Açıklanan tüm bu hukuki ve maddi vakıalar karşısında; bilirkişi raporlarının hüküm kurmaya ve denetime elverişli olmasına, kusurun olayın oluş şeklline ve dosya kapsamına uygun olarak tespit edilmesine, maluliyetin olay tarihinde geçerli olan yönetmelik hükümlerine uygun olarak belirlenmesine, tazminatın TRH 2010 yaşam tablosu ve progresif rant yöntemi esas alınarak hesaplanmasına, tazminatın poliçe limitini aşmayacak şekilde hüküm altına alınmasına ve hükmün dairemizce de benimsenmiş bulunan yasal ve hukuksal gerekçeleriyle dayanağı maddî delillere ve özellikle bu delillerin takdirinde bir isabetsizlik görülmemesine göre, ilk derece mahkemesince verilen kararda bir isabetsizlik bulunmamakla, davalı vekilinin istinaf itirazları yerinde değildir.
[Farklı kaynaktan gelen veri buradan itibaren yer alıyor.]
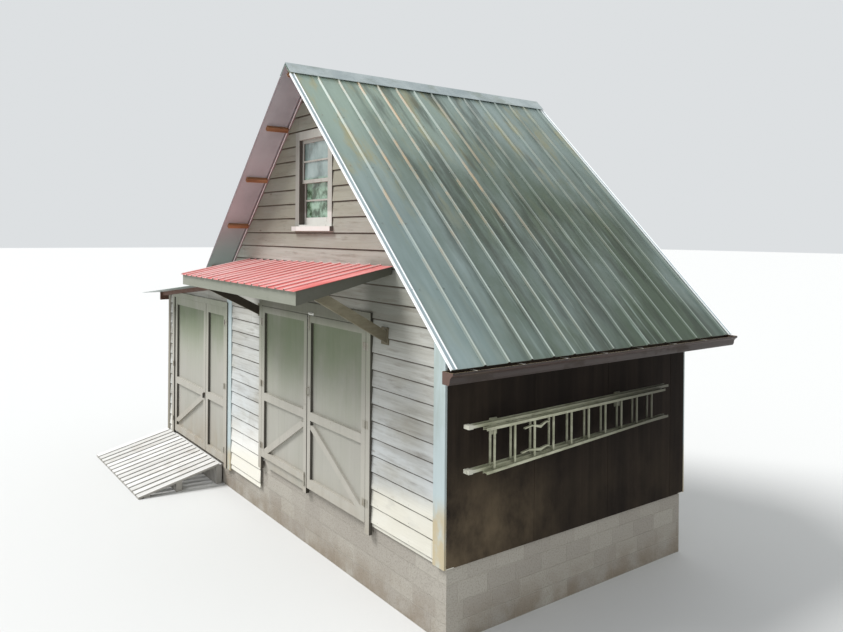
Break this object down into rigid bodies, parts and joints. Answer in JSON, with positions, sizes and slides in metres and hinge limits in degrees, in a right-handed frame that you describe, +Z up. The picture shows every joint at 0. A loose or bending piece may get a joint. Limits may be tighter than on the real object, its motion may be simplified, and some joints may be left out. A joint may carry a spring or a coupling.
{
  "type": "small barn with lean-to",
  "caption": "Small gabled barn with metal roof, paired front doors under a canopy, a lean-to with its own doors and ramp, a gable window and a ladder on the side.",
  "frame": {"origin": "underside of the front foundation wall, below the middle of the barn's front", "axes": "+X right along the front, +Y back, +Z up"},
  "size_m": [9.84, 5.453, 6.3261],
  "materials": {
    "roof_metal": "weathered",
    "roof_trim": "satin",
    "canopy_metal": "faded",
    "gutter_metal": "satin",
    "hanger_metal": "dull",
    "foundation": "rough",
    "siding": "weathered",
    "dark_siding": "matt",
    "corner_trim": "faded paint",
    "rake_strip": "faded paint",
    "purlin_wood": "stained",
    "rafter_wood": "rough sawn",
    "floor_boards": "rough sawn",
    "brown_trim": "satin paint",
    "door_paint": "matt paint",
    "window_paint": "satin paint",
    "window_glass": "clear",
    "ramp_wood": "weathered",
    "ladder_wood": "weathered",
    "hardware": "worn"
  },
  "bodies": {
    "barn": {"canopy_braces": "door_paint", "canopy_fascias": "door_paint", "canopy_sheet": "canopy_metal", "canopy_timbers": "rafter_wood", "corner_boards": "corner_trim", "door_casings": "door_paint", "door_hinges": "hardware", "eave_fascia": "brown_trim", "foundation_front": "foundation", "foundation_rear": "foundation", "foundation_sides": "foundation", "front_gable": "siding", "front_wall_left": "siding", "front_wall_right": "siding", "gutter": "gutter_metal", "gutter_hangers": "hanger_metal", "ladder_boots": "ladder_wood", "ladder_brackets": "ladder_wood", "ladder_rails": "ladder_wood", "ladder_rungs": "ladder_wood", "leanto_floor": "floor_boards", "leanto_front_header": "siding", "leanto_front_left": "siding", "leanto_front_right": "siding", "leanto_left_wall": "siding", "leanto_rafters": "rafter_wood", "leanto_rake_boards": "brown_trim", "leanto_rear_wall": "siding", "leanto_roof_sheet": "roof_metal", "left_wall": "siding", "loft_floor": "floor_boards", "loft_joists": "rafter_wood", "main_floor": "floor_boards", "purlins": "purlin_wood", "rafters": "rafter_wood", "rake_strips": "rake_strip", "rake_trims": "roof_trim", "ramp_bearers": "ramp_wood", "ramp_boards": "ramp_wood", "rear_wall": "siding", "ridge_board": "rafter_wood", "ridge_cap": "roof_trim", "right_wall": "dark_siding", "roof_sheet_left": "roof_metal", "roof_sheet_right": "roof_metal", "window_frames": "window_paint", "window_glass": "window_glass", "window_sashes": "window_paint"},
    "main_door_left": {"main_door_left_panel": "door_paint", "main_door_left_frame": "door_paint", "main_door_left_bolt": "hardware"},
    "main_door_right": {"main_door_right_panel": "door_paint", "main_door_right_frame": "door_paint", "main_door_right_handle": "hardware"},
    "leanto_door_left": {"leanto_door_left_panel": "door_paint", "leanto_door_left_frame": "door_paint", "leanto_door_hasp": "hardware"},
    "leanto_door_right": {"leanto_door_right_panel": "door_paint", "leanto_door_right_frame": "door_paint"}
  },
  "joints": [
    {"name": "main_left_swing", "type": "hinge", "parent": "barn", "child": "main_door_left", "pos_m": [-1.4725, -0.153, 1.9], "axis": [0, 0, -1], "range_deg": [0, 90]},
    {"name": "main_right_swing", "type": "hinge", "parent": "barn", "child": "main_door_right", "pos_m": [1.4125, -0.153, 1.9], "axis": [0, 0, 1], "range_deg": [0, 90]},
    {"name": "leanto_left_swing", "type": "hinge", "parent": "barn", "child": "leanto_door_left", "pos_m": [-5.4775, -0.153, 1.6], "axis": [0, 0, -1], "range_deg": [0, 90]},
    {"name": "leanto_right_swing", "type": "hinge", "parent": "barn", "child": "leanto_door_right", "pos_m": [-2.9245, -0.153, 1.6], "axis": [0, 0, 1], "range_deg": [0, 90]}
  ]
}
Bu durumda, istinaf kanun yoluna başvuranın dilekçesinde yer verdiği itirazların açıklanan gerekçe ışığında yerinde olmamasına, kararda kamu düzenine ilişkin bir aykırılık bulunmamasına, kararının usul ve esas yönünden hukuka uygun olmasına göre, duruşma açılmasına gerek görülmeyerek Hukuk Muhakemeleri Kanunu’nun 353/1-b-1 maddesi gereğince istinaf başvurusunun esastan reddine karar verilmesi gerekmiştir.
HÜKÜM : Yukarıda açıklanan nedenlerle;
1-Davalı vekilinin istinaf başvurusunun Hukuk Muhakemeleri Kanunu’nun 353/1-b-1 maddesi uyarınca ESASTAN REDDİNE,
2-Davalı yönünden istinaf karar harcı olan 6.326,28 TL’den peşin alınan 1.581,60 TL’nin mahsubu ile bakiye 4.744,68 TL’nin davalıdan alınarak hazineye gelir kaydına,
3-İstinaf başvurusu nedeniyle davalı tarafından yapılan giderlerin kendi üzerinde bırakılmasına,
Dosya üzerinden yapılan inceleme neticesinde, HMK’nın 362/1-a maddesi uyarınca miktar itibariyle kesin olmak üzere 11.11.2022 tarihinde oy birliğiyle karar verildi.